L’engouement atlantiste de Blair dans tous ces domaines s’accompagnent de son engagement enthousiaste pour la deuxième guerre contre l’Irak en 2003. Le même enthousiasme guerrier que celui de Thatcher contre les Malouines. La nostalgie de l’empire britannique a la peau dure de l’autre côté de la Manche.




[1] Pour une description détaillée de ces think tanks, voir Keith Dixon, La mule de Troie, Blair, l’Europe et le nouvel ordre américain, Éditions du Croquant, Broissieux, 2003, p 117-121.
[2] Keith Dixon, Les évangélistes du marché, Les intellectuels britanniques et le néo-libéralisme, Raisons d’agir Éditions, Paris, 1998, p 21. Je recommande absolument la lecture de cet ouvrage pour comprendre comment s’est mise en place la révolution néo-libérale.
[3] « Nous avons dû combattre l'ennemi de l'extérieur aux Malouines.

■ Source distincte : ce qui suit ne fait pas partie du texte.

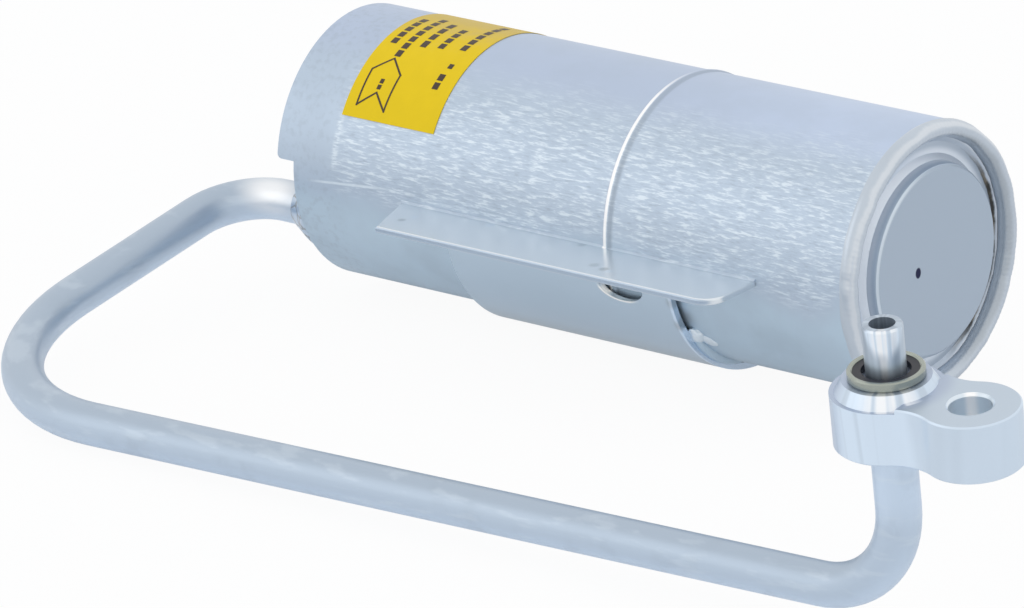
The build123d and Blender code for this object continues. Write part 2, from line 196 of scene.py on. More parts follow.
# --- bracket: heights, and stations of the saddle's edge and window ---
TONGUE_FROM = mm(-4.5, -3.0)
UNDER_TONGUE = mm(-3.0, -5.5)
SADDLE_FOOT = mm(-23.5, -29.0)
LIP_FROM = mm(-44, -46)
SADDLE_EDGE = mm(107.2, 107.8)
SADDLE_EDGE_TOP = mm(-4, -8)
WINDOW_AT = mm(94.3, -7.9)
WINDOW_HALF = mm(6.1, 3.5)
WINDOW_LIP_TOP = mm(-8.0, -9.5)
WINDOW_LIP_END = mm(99.0, 95.5)
# place, radius and softness in mm, tone and share of each rub and stain
BRACKET_MARKS = (
    ((40.4, -37.2, 0.0), 0.4, 0.9, BRIGHT, 0.8),
    ((39.3, -40.1, 0.0), 0.4, 0.9, GREY_STAIN, 0.40),
    ((58.5, -32.4, 0.0), 0.8, 1.0, BRIGHT, 0.7),
    ((84.1, -32.2, 0.0), 0.5, 1.0, GREY_STAIN, 0.30),
    ((94.5, -41.0, 0.0), 0.5, 1.2, GREY_STAIN, 0.30),
    ((98.0, -41.9, 0.0), 0.5, 1.0, GREY_STAIN, 0.45),
    ((99.9, -42.4, 0.0), 0.5, 0.8, BRIGHT, 0.9),
    ((108.3, -30.6, -9.0), 0.5, 2.0, BROWN_STAIN, 0.45),
    ((108.5, -28.5, -15.0), 0.5, 2.0, BROWN_STAIN, 0.45),
)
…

Nous devons toujours faire attention à l'ennemi de l'intérieur, qui est bien plus difficile à combattre et dangereux pour la liberté", assène-t-elle lors d'une réunion avec les parlementaires conservateurs. http://www.lexpress.fr/actualite/monde/europe/margaret-thatcher-en-10-citations

[4] Op. cit. p 98
[5] Keith Dixon, Un digne héritier, Blair et le thatchérisme, Raisons d’agir Éditions, Paris, 2000, p 92
[6] Idem, p 93. Dans une note de bas de page, Keith Dixon remarque que « étrangement, ce passage qui se trouve à la page 42 du livre de Blair, New Britain, n’a pas été reproduite dans la version française ».